Thanks to the admiring accounts of the likes of John Evelyn and Roger North, we know a fair bit about ‘stupendous’ Nicola Matteis, the Italian violinist who came to London in 1670 and showed the English a thing or two about violin-playing with recitals that had his audiences ‘held by the ears’. And his music, which consists mainly of four books of attractive and playful ‘Ayres for the Violin’ published between 1676 and 1685, has attracted some attention in recent years. Various of the preludes, dances, grounds, mini-fugues and other pieces for violin and continuo – some Italianate, some Frenchsounding, few longer than five minutes, from which Matteis apparently liked to make up suites or sonatas in performance – have turned up in several anthologies, while this is the fourth album to make them its focus, following those by the Palladian Ensemble (Linn, 9/00), Gli Incogniti (ZZT, 4/10) and Hélène Schmitt (Alpha).

 

Theatrum Affectuum, based in Holland, use recorder, violin or both on the top lines (Matteis added second treble parts in later editions) with a continuo section of cello, theorbo/guitar and keyboards.
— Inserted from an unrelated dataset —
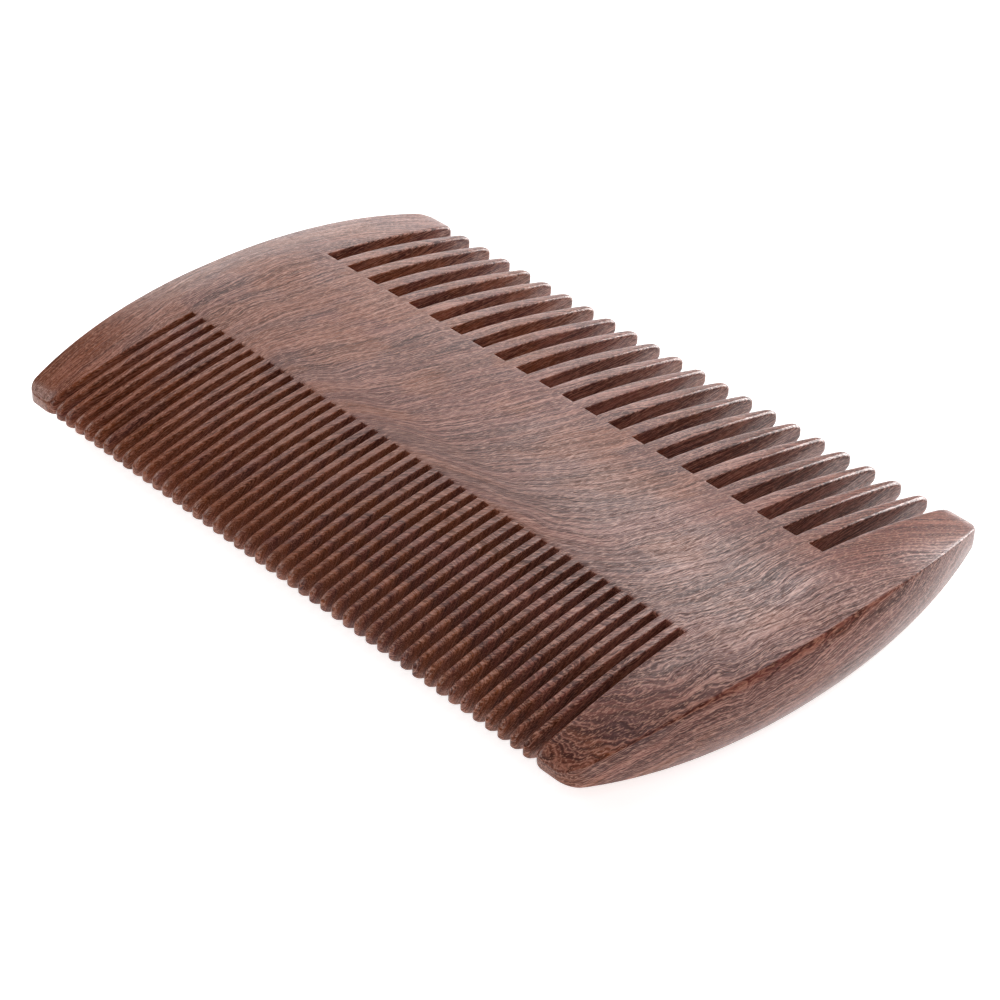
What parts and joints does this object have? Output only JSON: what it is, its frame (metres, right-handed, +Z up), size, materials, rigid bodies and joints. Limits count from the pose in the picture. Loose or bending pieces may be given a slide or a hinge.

Their performances are stylish, rich-toned and nimble; and, like most Matteis interpreters, they play with the material a bit, adding ornaments and repeats and sexing up the scoring here and there. Perhaps not much more than that is required, though if you want a touch more fantasy and fun you may prefer the lithe violin of Gli Incogniti’s Amandine Beyer or the quick, bright brilliance of Rachel Podger and recorder player Pamela Thorby for the Palladians. Like the Palladians, Theatrum Affectuum throw in some Scottish tunes as published by Francesco Barsanti in 1742, though they keep the balance much more firmly in Matteis’s favour. Four discs of Matteis may well be more than you’ll ever need but each of the above will give pleasure enough.